24.10.2019 tarihli Resmi Gazete’de yayımlanarak aynı tarihte yürürlüğe giren 17.10.2019 tarih ve 7188 sayılı Kanun’un 24. maddesi ile düzenlenen 5271 sayılı CMK’nin 251/1. maddesindeki “Basit Yargılama Usulü”nün uygulanmasıyla ilgili olarak, 7188 sayılı Kanun’un 31. maddesiyle 5271 sayılı CMK’na eklenen geçici 5/1-d maddesi ile “01/01/2020 tarihi itibariyle kovuşturma evresine geçilmiş, hükme bağlanmış veya kesinleşmiş dosyalarda seri muhakeme usulü ile basit yargılama usulü uygulanmaz” şeklinde sınırlama getirilmiş ise de;
Hükümden sonra, 19.08.2020 tarihli ve 31218 sayılı Resmi Gazete’de yayımlanarak aynı tarihte yürürlüğe giren Anayasa Mahkemesinin 25.06.2020 tarihli ve 2020/16 Esas, 2020/33 Karar sayılı iptal kararı ile yukarıda anılan geçici madde 5/1-d’de yer alan “kovuşturma evresine geçilmiş” ibaresinin aynı bentte yer alan, “basit yargılama usulü” yönünden Anayasa’nın 38. maddesine aykırı olduğuna ve iptaline karar verilmiştir.

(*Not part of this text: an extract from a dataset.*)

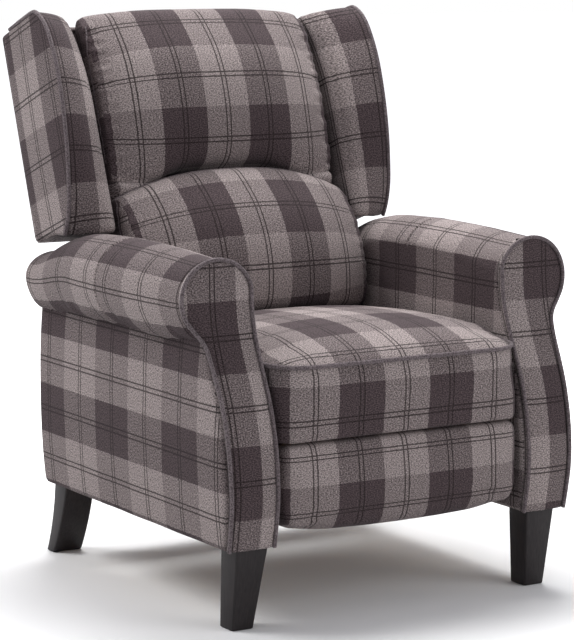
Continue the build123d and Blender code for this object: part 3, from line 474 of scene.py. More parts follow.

Anayasa Mahkemesi kararında hükme bağlanmış dosyalarla ilgili iptale karar verilmemiş olsa da, hükme bağlanmış dosyalarla ilgili olarak kovuşturma evresinin kesinleşmeye kadar devam etmesi, ayrıca iptal kararının, CMK’nın 251/3. maddesinde “Basit yargılama usulü uygulanan dosyalarda sonuç ceza dörtte bir oranında indirilir” şeklindeki düzenleme gereği maddi ceza hukuku anlamında sanık lehine sonuç doğurmaya elverişli olması nedeniyle, temyize konu ve CMK’nın 251/1. maddesi kapsamına giren, TCK’nın 155/1. maddesinde düzenlenen “güveni kötüye kullanma” suçu yönünden, aynı Kanun’un 7. ve CMK’nın 251. maddeleri uyarınca yeniden değerlendirilme yapılmasında zorunluluk bulunması,
Bozmayı gerektirmiş, sanık müdafiinin temyiz itirazları bu itibarla yerinde görülmüş olduğundan hükümlerin bu sebeplerden dolayı isteme aykırı olarak BOZULMASINA, 09/12/2020 tarihinde oybirliğiyle karar verildi.